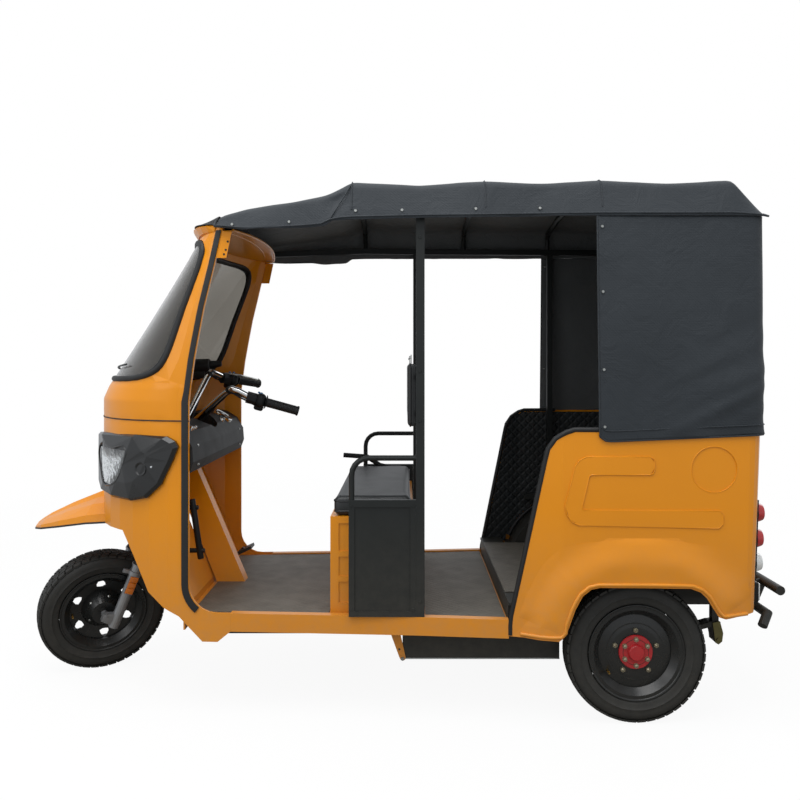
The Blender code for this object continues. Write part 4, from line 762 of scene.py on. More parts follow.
def curtain_point(share, z):
    """A point of the curtain; share runs from 0 at the left front edge to 1 at the right."""
    side_y, back_x = between(SIDE_ROWS, z)
    corner = 0.045
    straight_side = back_x - corner - CURTAIN_FRONT
    quarter = corner * pi / 2
    back = 2 * (side_y - corner)
    run = share * (2 * straight_side + 2 * quarter + back)
    if run < straight_side:
        return Vector((CURTAIN_FRONT + run, -side_y, z)), Vector((0, -1, 0))
    run -= straight_side
    if run < quarter:
        angle = run / corner
        out = Vector((sin(angle), -cos(angle), 0))
        return Vector((back_x - corner, -side_y + corner, z)) + out * corner, out
    run -= quarter
    if run < back:
        return Vector((back_x, -side_y + corner + run, z)), Vector((1, 0, 0))
    run -= back
    if run < quarter:
        angle = run / corner
        out = Vector((cos(angle), sin(angle), 0))
        return Vector((back_x - corner, side_y - corner, z)) + out * corner, out
    run -= quarter
    return Vector((back_x - corner - run, side_y, z)), Vector((0, 1, 0))

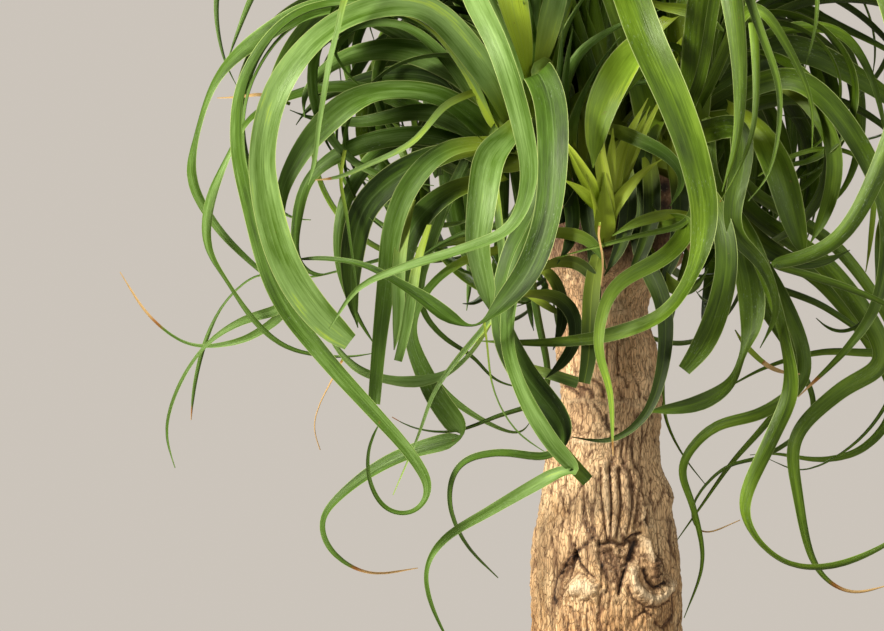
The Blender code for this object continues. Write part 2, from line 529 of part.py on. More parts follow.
-- -- --
Required task =
Reproduce the material precisely, including every line.

Response to this task =
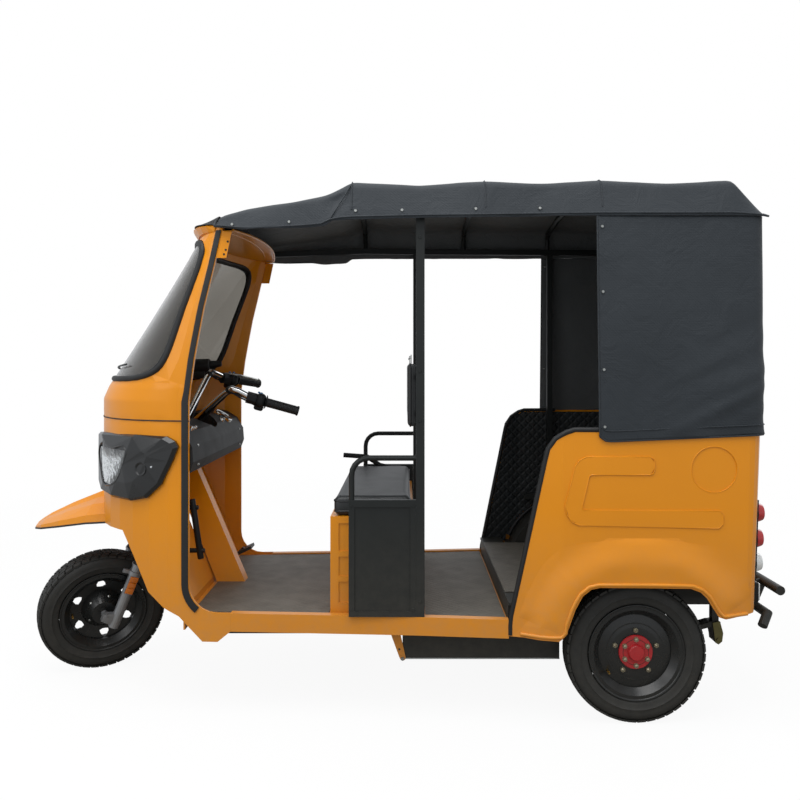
The Blender code for this object continues. Write part 4, from line 762 of scene.py on. More parts follow.
def curtain_point(share, z):
    """A point of the curtain; share runs from 0 at the left front edge to 1 at the right."""
    side_y, back_x = between(SIDE_ROWS, z)
    corner = 0.045
    straight_side = back_x - corner - CURTAIN_FRONT
    quarter = corner * pi / 2
    back = 2 * (side_y - corner)
    run = share * (2 * straight_side + 2 * quarter + back)
    if run < straight_side:
        return Vector((CURTAIN_FRONT + run, -side_y, z)), Vector((0, -1, 0))
    run -= straight_side
    if run < quarter:
        angle = run / corner
        out = Vector((sin(angle), -cos(angle), 0))
        return Vector((back_x - corner, -side_y + corner, z)) + out * corner, out
    run -= quarter
    if run < back:
        return Vector((back_x, -side_y + corner + run, z)), Vector((1, 0, 0))
    run -= back
    if run < quarter:
        angle = run / corner
        out = Vector((cos(angle), sin(angle), 0))
        return Vector((back_x - corner, side_y - corner, z)) + out * corner, out
    run -= quarter
    return Vector((back_x - corner - run, side_y, z)), Vector((0, 1, 0))

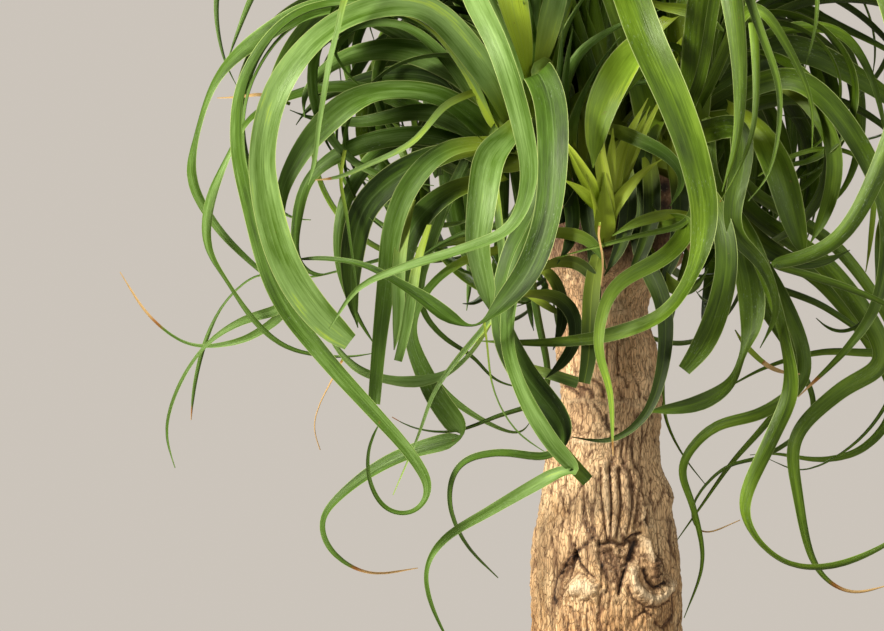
The Blender code for this object continues. Write part 2, from line 529 of part.py on. More parts follow.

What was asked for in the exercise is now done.